Usually, the best fix is to slow down. Edit more carefully. Choose what actually supports the room instead of adding things just because we feel like we should.
FAQs About Living Room Design
How do we start designing a living room?
Start by thinking about how the room needs to function day to day. Once we know whether the room is mainly for relaxing, entertaining or family time, the layout and furniture choices become much easier.
What is the most important part of living room design?
Function and layout usually matter most. A room can have beautiful furniture, but if the seating, scale and flow do not work, it will never feel quite right.
How do we make a living room feel cozy but still polished?
Use layered lighting, comfortable seating, soft textures and a mix of materials.
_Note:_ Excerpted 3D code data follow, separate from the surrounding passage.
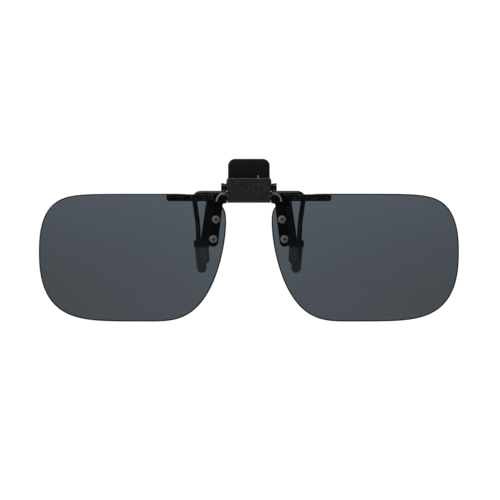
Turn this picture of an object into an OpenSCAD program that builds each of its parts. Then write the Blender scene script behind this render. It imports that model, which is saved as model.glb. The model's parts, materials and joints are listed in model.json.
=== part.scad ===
// Clip-on, flip-up sun lenses: a spring clamp with four rubber-tipped fingers,
// a flip axle with a click stop, and two lenses screwed to it by cranked brackets.
// Front of the object faces -Y, the wearer's left is +X, and up is +Z.
// y = 0 is the front surface of the spectacle lens that the clamp grips.

/* [Lens] */
// Distance between the temple edges of the two lenses
total_w = 130; // [126:0.2:136]
// Height of one lens
lens_h = 39.5; // [36:0.1:42]
// Thickness of one lens
lens_t = 1.0; // [0.8:0.1:1.2]
// Narrowest gap between the two lenses
nose_gap = 14; // [14:0.1:15]
// Radius of the lens's spherical front
lens_radius = 300; // [260:10:600]

/* [Clamp] */
// Width of the hinge housing
housing_w = 13.4; // [13:0.1:14]
// Height of the housing's front wall above the grip's centre
housing_top = 24.6; // [23.8:0.1:26]
// Thickness of the stamped plates
sheet_t = 0.8; // [0.6:0.1:1]
// Height of the thumb lever above the grip's centre
lever_top = 30.6; // [28:0.1:34]
// Width of the thumb lever's cap
lever_w = 12.9; // [12:0.1:13.6]
// Diameter of the rear finger wires
wire_d = 1.5; // [1.3:0.05:1.55]
// Gap between the closed rubber tips
tip_gap = 0.3; // [0.2:0.1:1]

/* [Hinges] */
// Height of the flip axle
flip_z = 18.7; // [18.5:0.1:19]
// Distance of the flip axle in front of the grip
flip_y = 5.7; // [5.5:0.1:6.5]
// Diameter of the flip axle
axle_d = 1.9; // [1.7:0.1:2]
// Diameter of the jaw's pivot pin
pin_d = 1.2; // [1:0.1:1.3]
// Radial clearance of every turning fit
run_gap = 0.05; // [0.02:0.01:0.1]

/* [Fasteners] */
// Diameter of a lens screw's head
head_d = 2.4; // [2.2:0.1:2.5]
// Diameter of a lens screw's shank
shank_d = 1.2; // [1:0.1:1.4]

/* [Hidden] */
$fn = 48;

// colours
BLACK = "#18181a";
GUNMETAL = "#3a3a3c";
STEEL = "#9a9a96";
RUBBER = "#26262a";
SMOKE = "#4c545c";

// length by which a cutter runs past the face that it cuts
past = 1;

// hinge and pivot places, as [y, z]
axle_at = [-flip_y, flip_z];
pin_at = [-flip_y + 0.4, flip_z + 3.15];
half_w = housing_w / 2;

// barrel of the housing, and the boss of each bracket that matches it
barrel_r = 1.75;
bore_r = axle_d / 2 + run_gap;
window_w = 8.8;      // opening over the axle's cam
cam_w = 5;           // length of the axle's squared middle
cam_across = 1.35;   // across the flats of the cam
side_gap = 0.2;      // between the housing's ends and the bracket bosses
boss_in = half_w + side_gap;
boss_out = boss_in + 1.3;
axle_end_d = 1.2;
axle_end = boss_out - 0.25;

// housing and clamp frame, in y
wall_front = axle_at[0] - barrel_r;
wall_back = wall_front + sheet_t;
web_front = axle_at[0] + barrel_r;
web_back = web_front + sheet_t;
pad_t = 0.75;         // thickness of the housing's pad behind the barrel
window_low = axle_at[1] + 0.3;
web_low = flip_z - 1.2;
web_top = pin_at[1] + 0.15;
ear_in = half_w - sheet_t;
ear_low = flip_z + 1.97;
ear_h = 2.4;

// pivot ears, lever cheeks and pin heads, in x
cheek_gap = 0.25;
cheek_in = half_w + cheek_gap;
cheek_out = cheek_in + 0.7;
head_out = 8.57;
head_gap = 0.1;
pin_head_d = 2.34;
eye_r = 1.05;
front_ear_r = 0.95;
ear_root = web_front + front_ear_r + 0.05; // clears the housing's barrel

// lever and its cap, in y
lever_front = pin_at[0] + 2.7;
lever_back = lever_front + 0.7;
cap_wall = 0.45;
cap_low = housing_top - 0.7;
cap_corner = 2.2;
plate_corner = 1.8;
foot_h = 1.6;
shoulder_z = housing_top - 0.4;

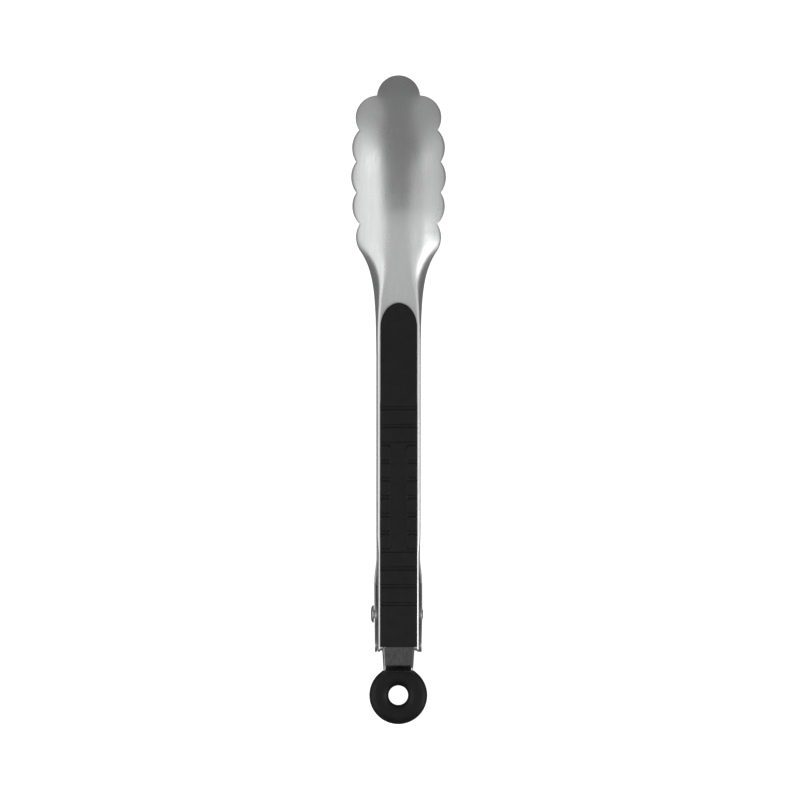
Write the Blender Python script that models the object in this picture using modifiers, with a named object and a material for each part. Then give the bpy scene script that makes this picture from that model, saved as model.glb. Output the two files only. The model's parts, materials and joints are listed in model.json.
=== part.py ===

A room usually feels polished when it is edited well, not when it is packed with decor.
Should a living room have a focal point?
Yes. A clear focal point helps the room feel grounded and gives the rest of the layout something to work around. That could be a fireplace, a large window, a media wall or a piece of artwork.
How do we avoid overdecorating a living room?
Choose a few meaningful pieces, keep the palette cohesive and leave some open visual space. Rooms tend to feel more finished when they are edited, not crowded.
What makes a living room feel finished?
Good lighting, the right rug size, balanced furniture placement, layered texture and a few personal details usually do more than adding more decor.
Where Good Design Starts to Feel Like Home
The best answer to how to design a living room is usually not about following rigid rules. It is about creating a room that feels comfortable, balanced, personal and easy to enjoy. When we focus on how the room needs to live first, the rest starts to fall into place in a much more natural way.
In all Foxlane Home neighborhoods, we believe that is true of the whole home, not just one room. Thoughtful design has a way of making everyday life feel better, and the living room is often where that feeling becomes most visible. The spaces we love most are rarely the ones trying the hardest. They are the ones that feel welcoming, well considered and genuinely ours.